Ken Pritz, beverage director at River Roast in Chicago, agrees. Pritz enjoys liberating non-drinking guests and enhancing their experiences at the restaurant with his menu of five seasonally inspired mocktail offerings. “Our goal is to offer an elevated cocktail experience for our guests, without the booze,” he says. “Having a selection of nonalcoholic beverages that have their own complex, unique flavor profiles can make their experience more enjoyable.”

Rebranding the mocktail menu to be called Temperance, Pritz originally built out the restaurant’s nonalcoholic beverage offerings in response to Dry January, a trend where people start the new year taking a break from alcohol.

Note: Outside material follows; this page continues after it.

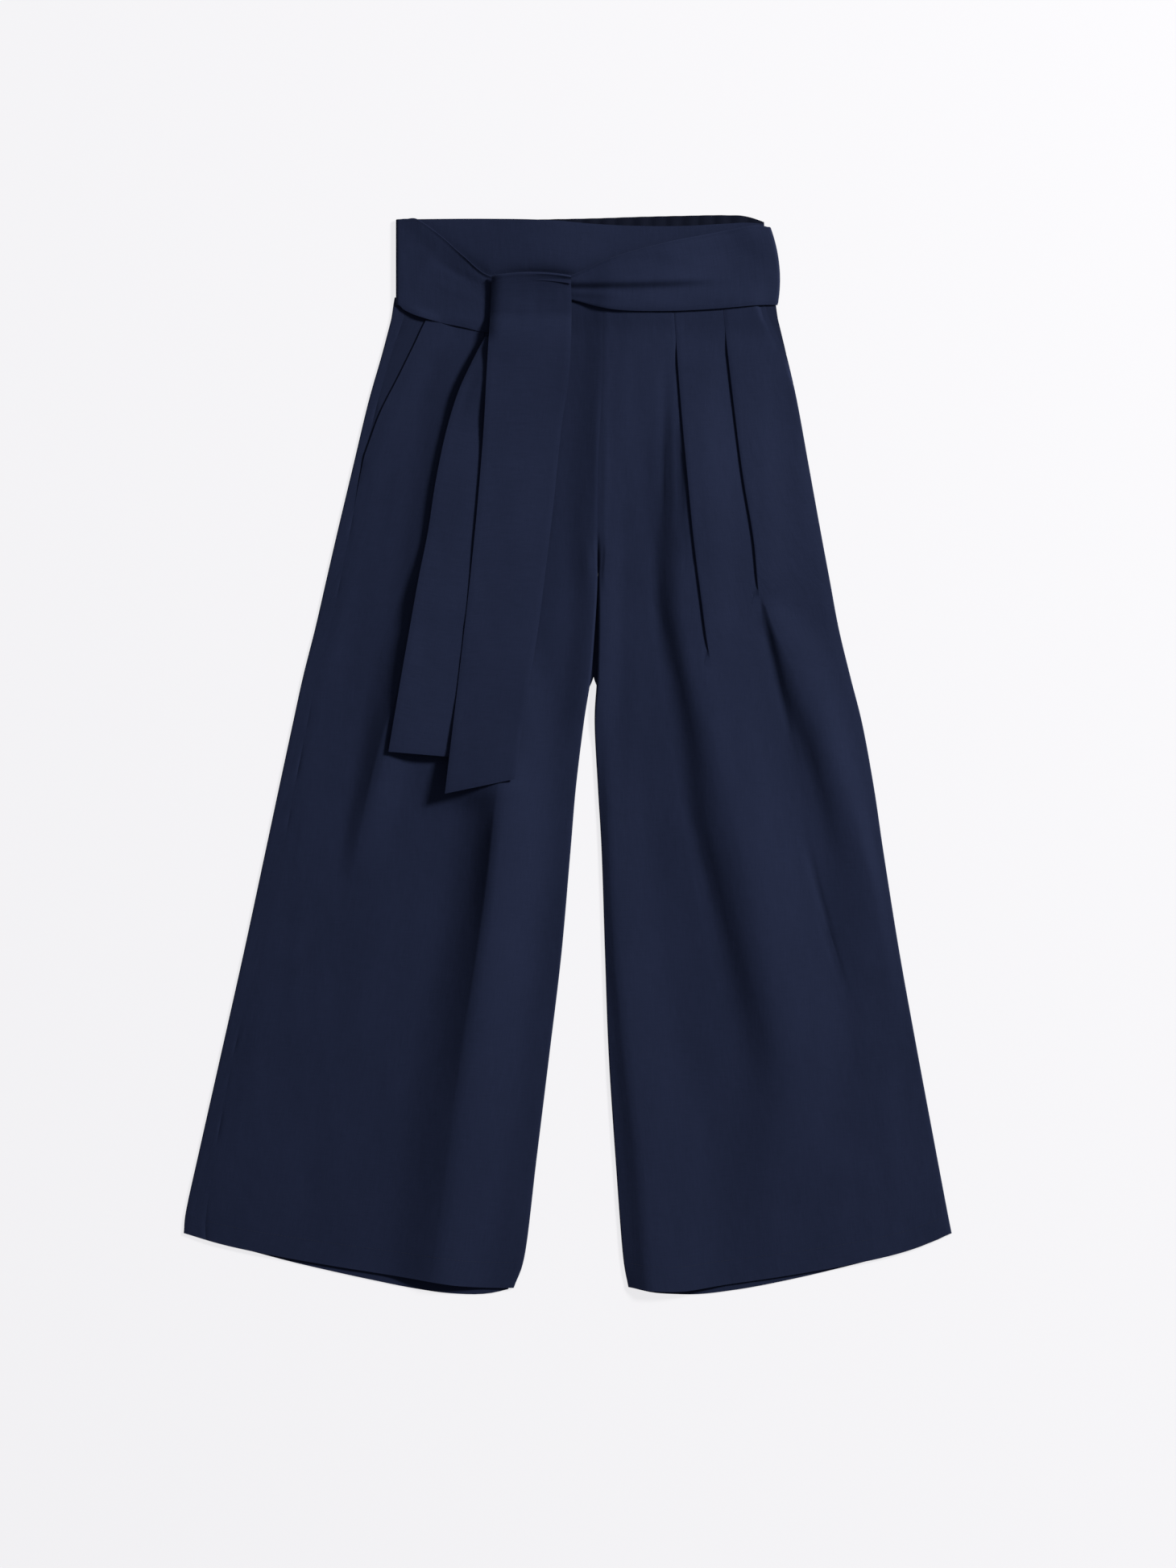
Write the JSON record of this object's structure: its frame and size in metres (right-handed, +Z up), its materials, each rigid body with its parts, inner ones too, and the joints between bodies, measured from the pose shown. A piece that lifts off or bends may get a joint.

Pritz’ approach to mocktail creation is essentially the same as his approach to cocktail creation, starting with a foundation based on historic families of cocktails. But it can be difficult not relying on a spirit as the backbone of a drink. “Finding a way to make a well-balanced drink without having that foundation can be tricky but also allows us to be more creative,” he says.

Pritz’ creativity shines in his use of ingredients like fresh juices, syrups, fruits, herbs, and—one of his favorites—shrubs, which are essentially fruit vinegars that date back to the Colonial era, he says. “I find that they bring the mocktail experience to another level. I definitely look forward to experimenting with them more and creating our own in-house.”

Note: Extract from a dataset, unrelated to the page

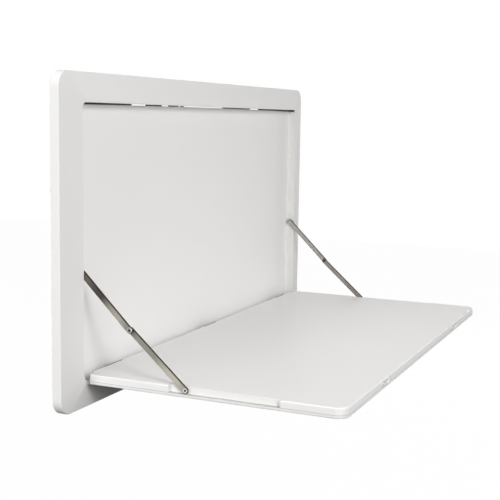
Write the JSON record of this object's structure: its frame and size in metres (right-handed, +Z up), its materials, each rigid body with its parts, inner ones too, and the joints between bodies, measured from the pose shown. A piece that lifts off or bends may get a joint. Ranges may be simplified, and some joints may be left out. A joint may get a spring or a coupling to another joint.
{
  "type": "wall-mounted fold-down table",
  "caption": "Fold-down table in a shallow rounded wall frame, hung on two folding stays, with spring catches at its front edge.",
  "frame": {"origin": "middle of the frame's back, on the wall plane", "axes": "+X along the wall to the right as seen from the room, +Y into the wall, +Z up; the table is open at rest"},
  "size_m": [0.94, 0.4339, 0.5],
  "materials": {
    "frame_plastic": "satin moulded",
    "panel_plastic": "satin moulded",
    "table_plastic": "satin moulded, fine grain",
    "dark_plastic": "matt",
    "latch_plastic": "satin",
    "stay_steel": "brushed along the arm",
    "pin_steel": "plated",
    "leaf_paint": "black paint, satin",
    "insert_brass": "turned",
    "core_foam": "foam"
  },
  "bodies": {
    "frame": {"wall_frame": "frame_plastic", "back_panel": "panel_plastic", "strike_rail": "dark_plastic", "hinge_block_left": "frame_plastic", "hinge_block_centre": "frame_plastic", "hinge_block_right": "frame_plastic", "hinge_pins": "pin_steel", "panel_screws": "pin_steel", "rail_screws": "pin_steel", "hinge_block_screws": "pin_steel", "threaded_inserts": "insert_brass", "left_strike": "pin_steel", "right_strike": "pin_steel", "left_stay_stud": "pin_steel", "right_stay_stud": "pin_steel", "left_wall_washer": "pin_steel", "right_wall_washer": "pin_steel"},
    "table": {"table_top": "table_plastic", "table_base": "table_plastic", "table_core": "core_foam", "table_screws": "pin_steel", "table_leaf_left": "leaf_paint", "table_leaf_centre": "leaf_paint", "table_leaf_right": "leaf_paint", "table_leaf_screws": "pin_steel", "left_table_rivet": "pin_steel", "right_table_rivet": "pin_steel", "left_table_washer": "pin_steel", "right_table_washer": "pin_steel", "left_latch_housing": "latch_plastic", "right_latch_housing": "latch_plastic", "left_latch_spring": "pin_steel", "right_latch_spring": "pin_steel"},
    "left_upper": {"left_upper_arm": "stay_steel", "left_middle_rivet": "pin_steel"},
    "right_upper": {"right_upper_arm": "stay_steel", "right_middle_rivet": "pin_steel"},
    "left_lower": {"left_lower_arm": "stay_steel", "left_rivet_tail": "pin_steel"},
    "right_lower": {"right_lower_arm": "stay_steel", "right_rivet_tail": "pin_steel"},
    "left_bolt": {"left_latch_bolt": "latch_plastic"},
    "right_bolt": {"right_latch_bolt": "latch_plastic"}
  },
  "joints": [
    {"name": "table_fold", "type": "hinge", "parent": "frame", "child": "table", "pos_m": [0, -0.01935, -0.20705], "axis": [-1, 0, 0], "range_deg": [0, 90]},
    {"name": "left_upper_swing", "type": "hinge", "parent": "frame", "child": "left_upper", "pos_m": [-0.417, -0.0126, -0.03805], "axis": [-1, 0, 0], "range_deg": [0, 134.2]},
    {"name": "right_upper_swing", "type": "hinge", "parent": "frame", "child": "right_upper", "pos_m": [0.417, -0.0126, -0.03805], "axis": [-1, 0, 0], "range_deg": [0, 134.2]},
    {"name": "left_lower_swing", "type": "hinge", "parent": "table", "child": "left_lower", "pos_m": [-0.415, -0.18835, -0.2003], "axis": [1, 0, 0], "range_deg": [0, 138.8]},
    {"name": "right_lower_swing", "type": "hinge", "parent": "table", "child": "right_lower", "pos_m": [0.415, -0.18835, -0.2003], "axis": [1, 0, 0], "range_deg": [0, 138.8]},
    {"name": "left_latch_slide", "type": "slide", "parent": "table", "child": "left_bolt", "axis": [0, 1, 0], "range_m": [0, 0.004], "stiffness_N_per_m": 300, "springref_m": -0.004, "deforming": ["left_latch_spring"]},
    {"name": "right_latch_slide", "type": "slide", "parent": "table", "child": "right_bolt", "axis": [0, 1, 0], "range_m": [0, 0.004], "stiffness_N_per_m": 300, "springref_m": -0.004, "deforming": ["right_latch_spring"]}
  ],
  "couplings": [
    {"joint": "left_upper_swing", "follows": "table_fold", "ratio": 1.4906},
    {"joint": "right_upper_swing", "follows": "table_fold", "ratio": 1.4906},
    {"joint": "left_lower_swing", "follows": "table_fold", "ratio": 1.5414},
    {"joint": "right_lower_swing", "follows": "table_fold", "ratio": 1.5414}
  ]
}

With Pritz’ favorite mocktail, Get Smashed, he brings together lemon, sage, hibiscus syrup, ginger shrub, and a local soda. “I had all of these syrups and shrubs left over from a previous event and had to find a use for them,” he says of his invention process. “I thought the flavors would work well, and the addition of an aromatic herb like sage just seemed like the right fit. Not only is it delicious, but it is very pleasing aesthetically.”

“Bars and restaurants are finally acknowledging that some people don’t drink,” says Sean O’Brien, mixologist at Coastal Provisions at Wild Dunes Resort in Isle of Palms, South Carolina. “They can attract these patrons by catering to their needs in a more serious fashion.”

By taking time to create well-balanced, exciting drink options for non-drinking guests, restaurants not only have the opportunity to make guests feel appreciated but also to increase check averages, as an almost-cocktail price per pour can start replacing the lower-priced water, soda, and iced tea options.